Harmonic analysis in Dunkl settings
The Anh Bui
TL;DR
The paper advances harmonic analysis in the Dunkl framework by proving that Besov and Triebel–Lizorkin spaces associated to the Dunkl Laplacian $L$ coincide with their counterparts on the space of homogeneous type $(\mathbb{R}^N,\|\cdot\|,dw)$, enabling familiar heat-kernel and atomic techniques to transfer to the Dunkl setting. It constructs dyadic systems, derives sharp kernel estimates, and develops a robust distributional framework via Calderón reproducing formulae.

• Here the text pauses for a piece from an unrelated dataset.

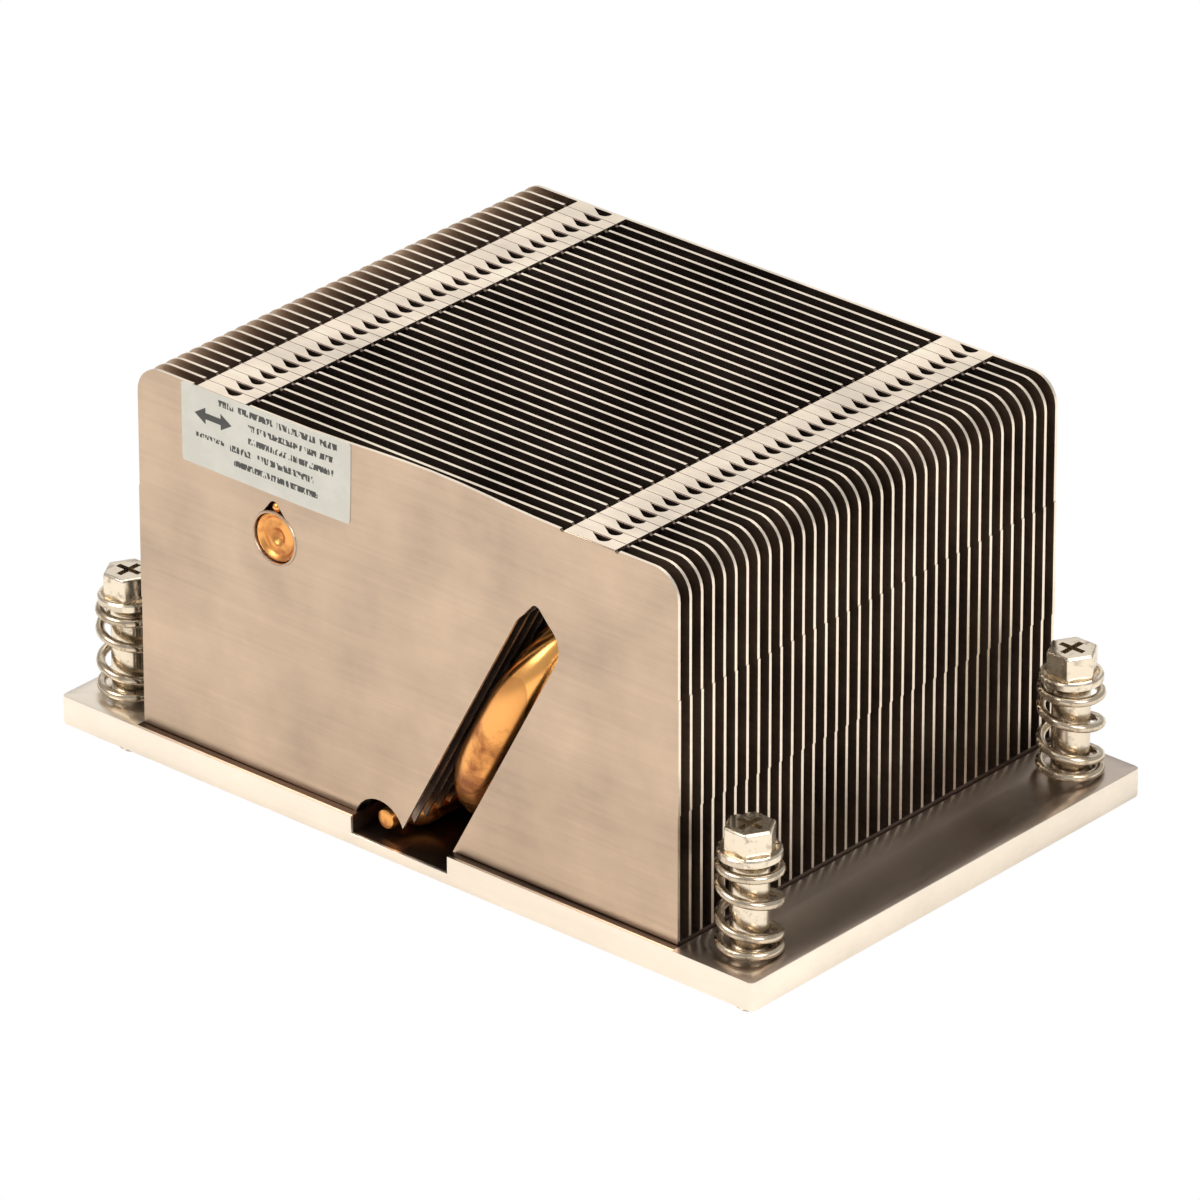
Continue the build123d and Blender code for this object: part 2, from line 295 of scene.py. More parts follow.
materials = {
    "fin": sheetMaterial(
        "finSheet", makeStackShade(),
        # Edge is a painted highlight, Face the outer faces, Gap the painted shade between the fins
        {"Edge": (0.92, 0.82, 0.70, 1), "Face": (0.53, 0.412, 0.318, 1), "Gap": (0.25, 0.19, 0.16, 1)},
        {"Streaks": 0.30, "Clouds": 0.75, "Roughness": 0.36}),
    "base_plate": sheetMaterial(
        "milledPlate", makeGrooveShade(),
        # Groove is painted shade with flux residue, End a painted shade on the top at the right end
        {"Plate": (0.90, 0.83, 0.74, 1), "Groove": (0.10, 0.07, 0.055, 1), "End": (0.52, 0.45, 0.40, 1)},
        {"Streaks": 0.12, "Clouds": 0.22, "Roughness": 0.30}),
    "copper": tarnishedMaterial("copperTube", 1.0, {
        "Clean": (1.0, 0.49, 0.15, 1), "Dull": (0.34, 0.12, 0.045, 1),
        "Scale": 170.0, "Cover": 0.40, "Roughness": 0.24}),
    "screw": tarnishedMaterial("nickelScrew", 1.0, {
        "Clean": (0.80, 0.72, 0.60, 1), "Dull": (0.40, 0.33, 0.26, 1),
        "Scale": 900.0, "Cover": 0.38, "Roughness": 0.2}),
    "spring": tarnishedMaterial("nickelWire", 1.0, {
        "Clean": (0.66, 0.57, 0.45, 1), "Dull": (0.34, 0.27, 0.20, 1),
        "Scale": 700.0, "Cover": 0.40, "Roughness": 0.18}),
    "retaining_ring": tarnishedMaterial("ringSteel", 1.0, {
        "Clean": (0.5, 0.48, 0.46, 1), "Dull": (0.25, 0.23, 0.21, 1),
        "Scale": 800.0, "Cover": 0.4, "Roughness": 0.35}),
    "label": tarnishedMaterial("labelFilm", 0.0, {
        "Clean": (0.56, 0.56, 0.52, 1), "Dull": (0.52, 0.52, 0.48, 1),
        "Scale": 300.0, "Cover": 0.5, "Roughness": 0.4}),
}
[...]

A central result is the full coincidence of the $(-1,1)$-range Besov/TL spaces defined via the Dunkl operator with the standard homogeneous-type spaces, including Hardy-space identifications like $\\dot F^{0}_{p,2}(dw)\equiv H^p_{CW}(dw)\equiv H^p_{L}(dw)$. Finally, the authors establish Hörmander-type multiplier theorems for the Dunkl transform on these spaces, with refined bounds that extend to Hardy and Riesz-transform settings, broadening the applicability of spectral multipliers in the Dunkl context.
Abstract
Let $L$ be the Dunkl Laplacian on the Euclidean space $\mathbb R^N$ associated with a normalized root $R$ and a multiplicity function $k(ν)\ge 0, ν\in R$. In this paper, we first prove that the Besov and Triebel-Lizorkin spaces associated with the Dunkl Laplacian $L$ are identical to the Besov and Triebel-Lizorkin spaces defined in the space of homogeneous type $(\mathbb R^N, \|\cdot\|, dw)$, where $dw({\rm x})=\prod_{ν\in R}\langle ν,{\rm x}\rangle^{k(ν)}d{\rm x}$. Next, consider the Dunkl transform denoted by $\mathcal{F}$. We introduce the multiplier operator $T_m$, defined as $T_mf = \mathcal{F}^{-1}(m\mathcal{F}f)$, where $m$ is a bounded function defined on $\mathbb{R}^N$. Our second aim is to prove multiplier theorems, including the Hörmander multiplier theorem, for $T_m$ on the Besov and Tribel-Lizorkin spaces in the space of homogeneous type $(\mathbb R^N, \|\cdot\|, dw)$. Importantly, our findings present novel results, even in the specific case of the Hardy spaces.